Alternatively, the mid-points of those ranges indicate that the Inca annexation of the western Argentine territories would have initiated in ca. 22° S towards 1420 cal AD and would have reached ca. 29°-33° S in the second half of the 15th century, perhaps ca. 1475 cal AD.
These dates are far from those traditionally proposed in ethnohistorical research. Indeed, the latter should be abandoned as a general chronological framework to understand the Inca expansion to the south, as has been repeatedly pointed out by various archaeologists in recent decades.

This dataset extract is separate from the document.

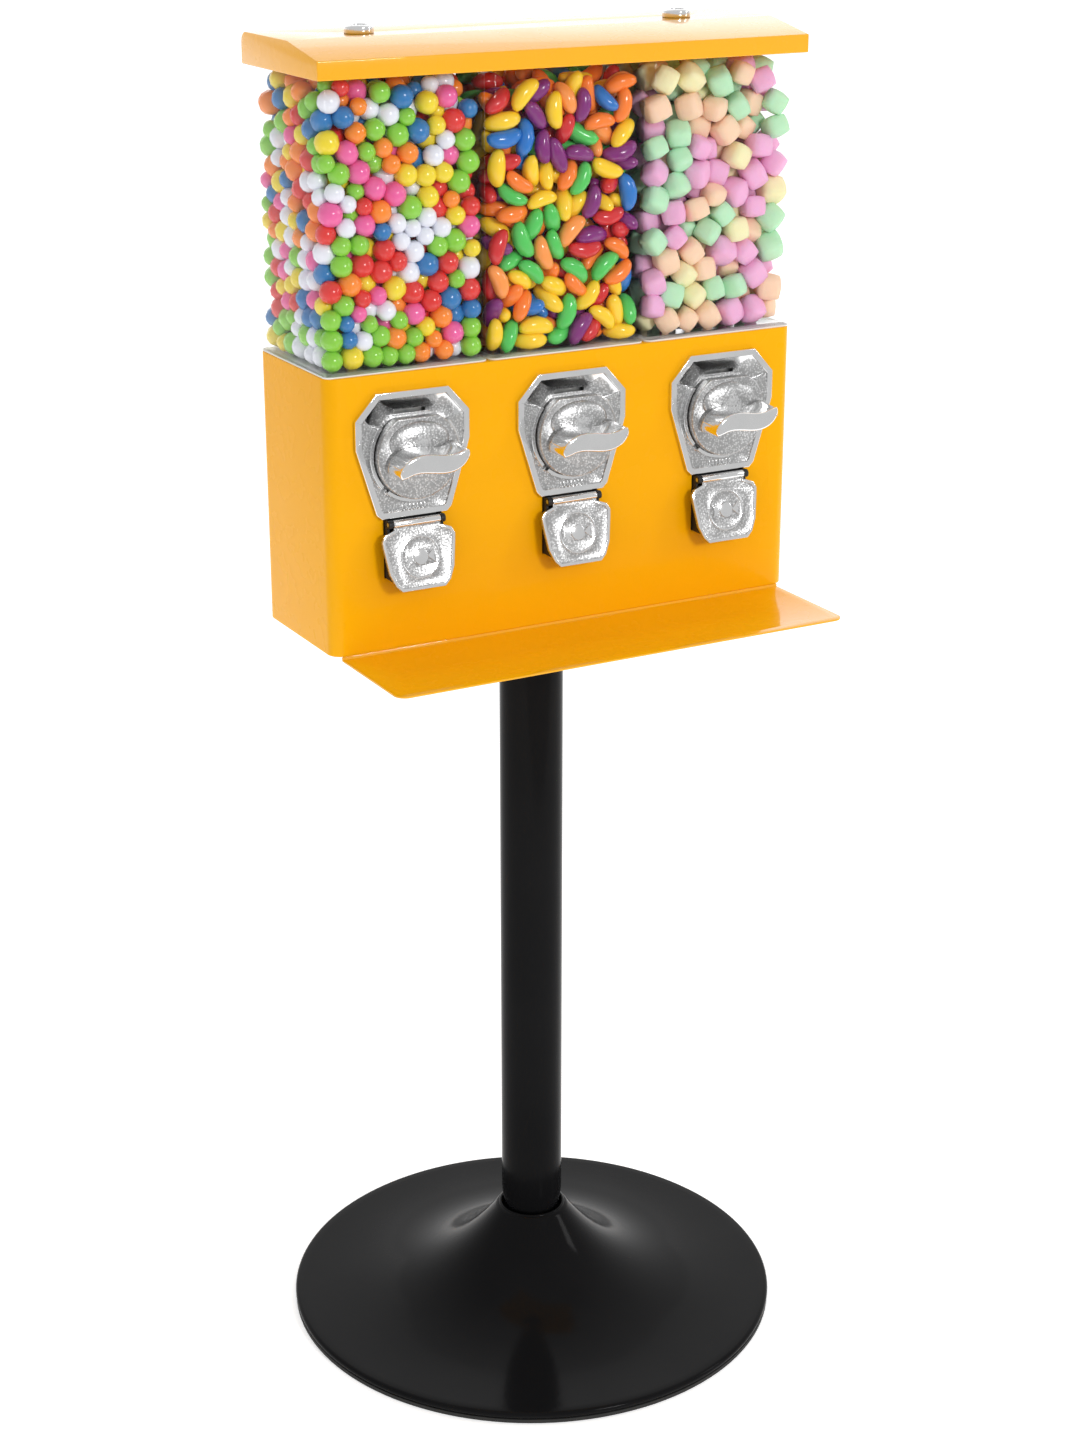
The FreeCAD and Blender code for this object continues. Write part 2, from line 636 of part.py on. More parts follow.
def tray_screws():
    solids = []
    for x, y in tray_screw_places():
        under = CABINET_BOTTOM - SHEET
        nut_top = CABINET_FLOOR_TOP + TRAY_NUT_HEIGHT
        head = rod_z(TRAY_SCREW_RADIUS * BOLT_HEAD_SHARE, under - TRAY_SCREW_HEAD, under, x, y)
        shank = rod_z(TRAY_SCREW_RADIUS, under, nut_top + BOLT_END, x, y)
        nut = hexagon_z(TRAY_SCREW_RADIUS * BOLT_HEAD_SHARE, CABINET_FLOOR_TOP, nut_top, x, y)
        solids.append(fused([head, shank, nut]))
    return Part.makeCompound(solids)


# ---------------------------------------------------------------- coin plate and knob
def facet_pocket(corners, open_y):
    """Solid between the plane y = open_y and the sloping plane through four corners (x, y, z)."""
    back = [V(*corner) for corner in corners]
    front = [V(point.x, open_y, point.z) for point in back]
    faces = [polygon(back[:3]), polygon([back[0], back[2], back[3]]), polygon(front)]
    for index in range(4):
        after = (index + 1) % 4
        faces.append(polygon([front[index], front[after], back[after], back[index]]))
    return Part.makeSolid(Part.makeShell(faces)).removeSplitter()


def coin_path(y0, y1):
    return box(-SLOT_HALF_WIDTH, SLOT_HALF_WIDTH, y0, y1, SLOT_BOTTOM, SLOT_BOTTOM + SLOT_HEIGHT)


def plate_screw_places():
    upper = (COIN_WHEEL_RADIUS + SCREW_RADIUS + 3.0, -7.0)
    lower = (PLATE_FOOT_HALF_WIDTH - 4.0, -31.0)
    places = []
    for x, up in (upper, lower):
        places.append((x, KNOB_Z + up))
        places.append((-x, KNOB_Z + up))
    return places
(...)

The rhythm of advance towards the south would have been articulated with the political and economic situation in the rest of the Empire, but organizational structures of local populations and available local resources could have played an important role as well. In this sense, the chronology obtained reflects a notable state interest in securing dominion primarily over the densely populated territories in the Quebrada de Humahuaca and surrounding areas before continuing the advance southwards, as well as a late interest in villages with low demographic density located beyond ca. 31° S.
Finally, it is important to highlight the scarcity of precise context data from the dated samples, which constitutes a difficult problem to solve that considered into account in future fieldwork and articles concerning the topic.